第42話 真犯人は実在するのか
麻唯が入院している病院は、瓜生駅を降りてすぐ近くにあるということであった。
「瓜生駅って?」
「プラザ駅の一つ先の駅です。ここからバスで直接行けないこともないんですけど、今日は休日ダイヤなのでニュータウンを巡回しているバスの本数が少ないんですよね」
結局花の提案に従い、哲矢たちは宝野学園を出ると桜ヶ丘プラザ駅まで歩いて戻り、そこから電車で瓜生駅へ向かうことにした。
その間、哲矢は花に対して少年調査官についての詳細を伝えた。
少年調査官とは、少年犯罪の複雑化に伴い、大人では判断が難しい事件を同世代の若者たちに少年と同じ生活環境に身を置いてもらうことで何かヒントを得ようという制度に基づく職務であるということ。
現在その制度は世間には公表されておらず、秘密裏に試験導入されているということ。
その役目を負う者は、全国の同世代の少年少女の中から無作為に選ばれるということ。
これらすべてを哲矢は一気に彼女に話した。
「む、無作為だったんですかっ!?」
「俺も最初通知の封筒が家に届いた時は驚いたよ」
「すごいっ……」
花は目を丸くして仰天していた。
それがどれほどの確率か、とっさに頭の中で計算したのかもしれない。
ここで哲矢がメイや花と出会ったことはまさに奇跡と言える。
「それで、選ばれた少年調査官は調査報告書っていうレポートみたいなものを最後に提出することになっているんだ。程度は分からないけど、その報告書が少年の審判に影響を与えることになるんだと思う」
「じゃあ、そこに将人君の無実を訴えて書けば……」
「ああ。不処分となって将人が釈放されることも十分にあり得るはず」
「そうだったんですね!」
花は表情を一変させ、手を叩いて喜びを表す。
将人を釈放させる具体的な道筋が分かって嬉しかったのだろう。
哲矢も自分で口にしながらその可能性を噛み締めていた。
けれど――。
その一方で疑問に感じている自分も存在した。
そんな簡単な話なのだろうか、と哲矢は改めて考える。
警察も検察も、将人は有罪であると考えている。
本人ですらそれを認めてしまっているのだ。
こちらがいくら将人は冤罪で捕まったのだと主張しても、証拠を示さない限り裁判官は取り合ってくれないはずである。
やはり、何よりも証拠が必要なのだ。
(犯人が別に存在するっていう証拠……)
それを見つけることが最も確実な方法である。
だが、それも真犯人がいるという前提の話ではあるのだが……。
ひと通り話し終えると、哲矢は周りを気にしながら花に釘を刺した。
「分かっていると思うけど、ここまで話した内容は他の誰にも話さないでほしいんだ。もちろん親とか兄妹にも」
「はい。分かってます」
一瞬、美羽子の怒った顔が哲矢の脳裏に浮かんだ。
洋助の失望する表情も頭に過る。
花に話した内容は他者に話してはならないという決まりになっている。
それを破り一線を踏み越えてしまった今、哲矢は板挟みの罪悪感に苛まれていた。
救いを求めるように哲矢は並んで歩くメイを覗き見る。
彼女は近くの自販機で購入したモナカのアイスを頬張りながら、この間ずっと黙ったままであった。
(なんだよ。急に黙りやがって……)
気を遣って口を挟まないようにしてくれているのかもしれなかったが、こんな時こそメイの憎まれ口が聞きたい哲矢であった。

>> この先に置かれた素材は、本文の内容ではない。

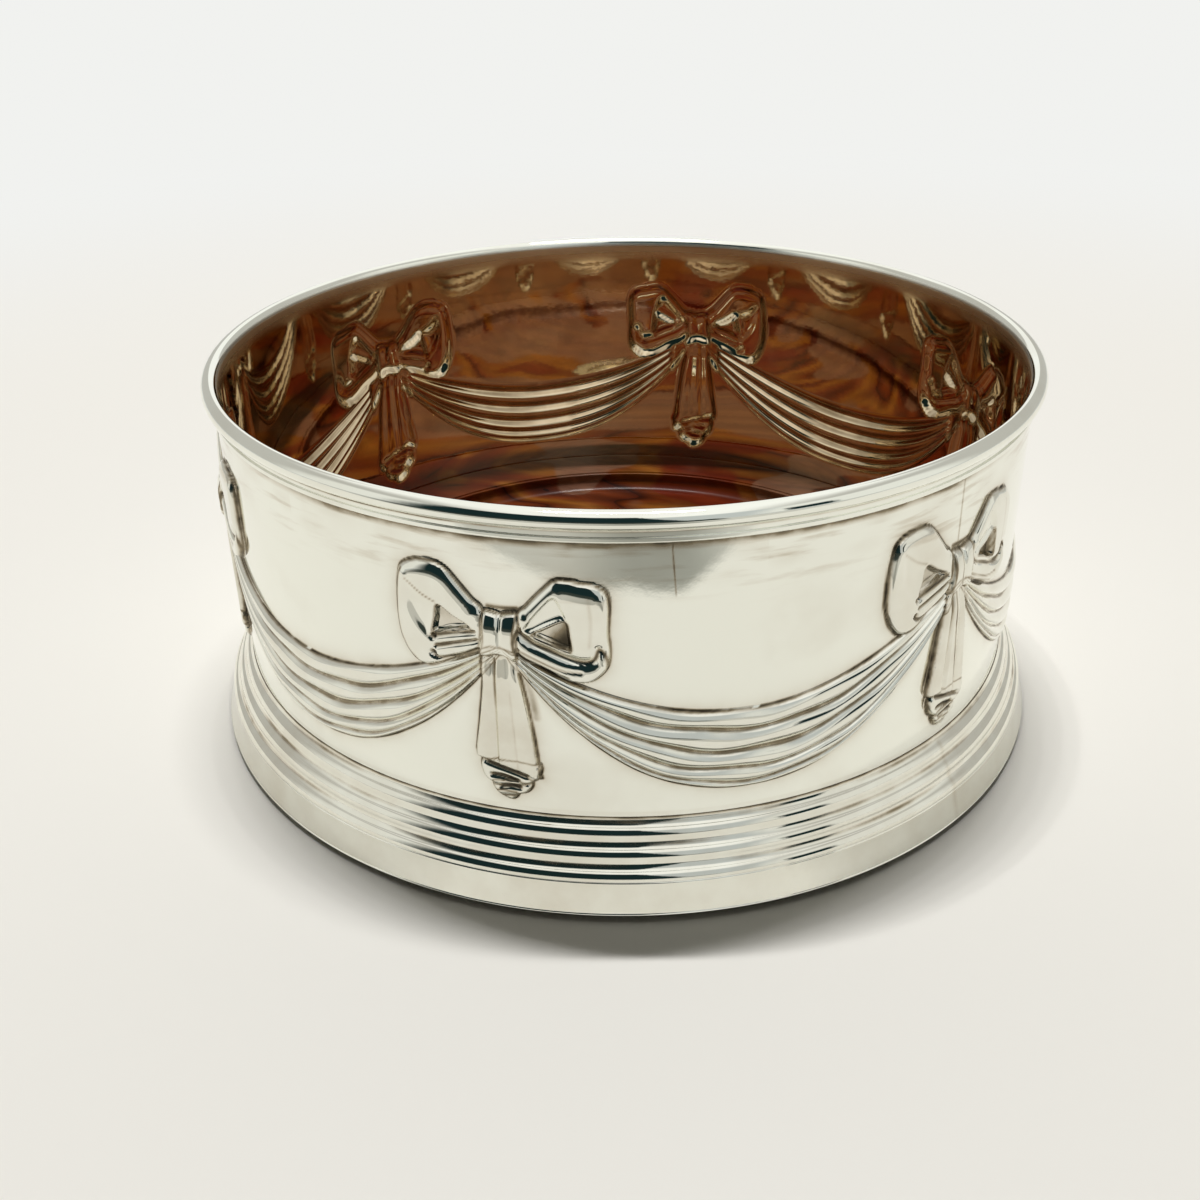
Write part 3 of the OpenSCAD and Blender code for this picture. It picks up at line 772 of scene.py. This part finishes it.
def outside_dirt_and_shade(bow, turn, place, row, dirt_and_shade):
    """The tarnish and painted shade of the outside: that of the stamping, clouds under the rim,
    a line above the foot, and a dark line below the rim's bead, which is partly tarnish at the
    joint and partly a painted shadow that is stronger in front, on the side facing the view.
    The front bow has painted shade along its left edge and a fine crack to the right of it.
    The next bow has the solder seam, which is darker where its ribbons are."""
    across = columns[:, None]
    cloudy = np.sin(0.35 * place + 0.5 * row) * np.sin(0.21 * place - 0.9 * row + bow)
    # Below the bead: tarnish at the joint all round, and a painted shadow that is stronger on the side facing
    # the view.
    facing = np.abs((turn - VIEW_TURN + math.pi) % (2 * math.pi) - math.pi)
    under_bead = 0.8 - 0.62 * smooth((facing - 0.6) / 0.4)
    amounts = [
        dirt_and_shade, 0.08 * np.clip(cloudy, 0, 1) * smooth((row - 44.5) / 5),
        bell(row - FOOT_LINE, FOOT_LINE_W), under_bead * bell(row - BEAD_LINE, BEAD_LINE_W)]
    if bow == FRONT_BOW:
        crack = bell(across - CRACK_MIDDLE + CRACK_LEAN * (row - 45), CRACK_W) * smooth((row - 44.6) / 0.8)
        # The fine crack, and painted shade along the left edge of the front bow's left loop.
        amounts += [0.75 * crack, 0.85 * stroke(place, row, TURNED_AWAY, 0.22)]
    if bow == SEAM_BOW:
        strength = 0.4 + 0.45 * smooth((43.5 - row) / 1.5) * smooth((row - 19) / 4)
        amounts.append(strength * bell(across - np.interp(row, *SEAM_LINE), SEAM_W) * (row > 14))
    return np.maximum.reduce(amounts)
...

そうこうして歩いているうちに三人は桜ヶ丘プラザ駅前のデッキへと到着した。
改札を抜けてちょうどやって来た電車に乗る。
一駅先の瓜生駅までは所要時間2、3分とのこと。
桜ヶ丘ニュータウンは全部で六つの区画に分かれている。
瓜生駅周辺のエリアは第六区画と呼ばれ、桜ヶ丘ニュータウンの中でも新興の区画だ。
比較的新しく建てられたマンションや家などが点在している。
「実は私が暮らすマンションがあるのもこの辺りなんです」
瓜生駅に降り立つと花はそう口にした。
「へぇ、そうだったのか。じゃ毎朝この駅を使ってるんだな」
「はい。ここから電車でプラザ駅まで出てバスで学園へ向かってます」
それが分かると、この初めて降り立つ駅もどことなく親近感を覚えるから不思議であった。
瓜生駅は二つの鉄道会社の相互乗換駅としての役割があるようで、桜ヶ丘プラザ駅ほど駅前の規模は大きくなかったが、それでも地方出身の哲矢にとってはとても大きな駅として目に映った。
駅の南口には地元民のためのこじんまりとしたショッピングモールがあり、入口のファーストフード店は多くの人たちで賑わっていた。
「ここからその階段をちょっと上がって進むと、公民館とか図書館とかが併設された複合文化施設があるんです。そこに入ってる喫茶店がお気に入りでよく行くんですよ」
そう口にする花の表情はどこか誇らしげだ。
桜ヶ丘プラザ駅にいた時よりも生き生きとして見える。
地方からこのニュータウンへ一人で引っ越してきたということだったが、すでに地域と馴染んでいるように哲矢には見えた。
「ここもいいところね。ごちゃごちゃしてないし、ほどほど緑もあるし。穏やかに暮らせそう」
久しぶりに口を開いたかと思えばメイがそんなことを言う。
彼女もまたこのニュータウンの環境に徐々に馴染んできているのかもしれない。
「そうなんです。高島さんも滞在期間が終わったら、ぜひ一度ここで生活してみてください。本当に住みやすいところですから」
花は半分冗談のつもりでそう言ったのだろうが、意外にもメイはその提案を暫しの間真剣に考える素振りを見せた後、やがて静かにこう返答した。
「それも悪くないかもね」
どうしてだろうか。
その言葉にまだ知らないメイの一面が隠されているように哲矢には感じられるのだった。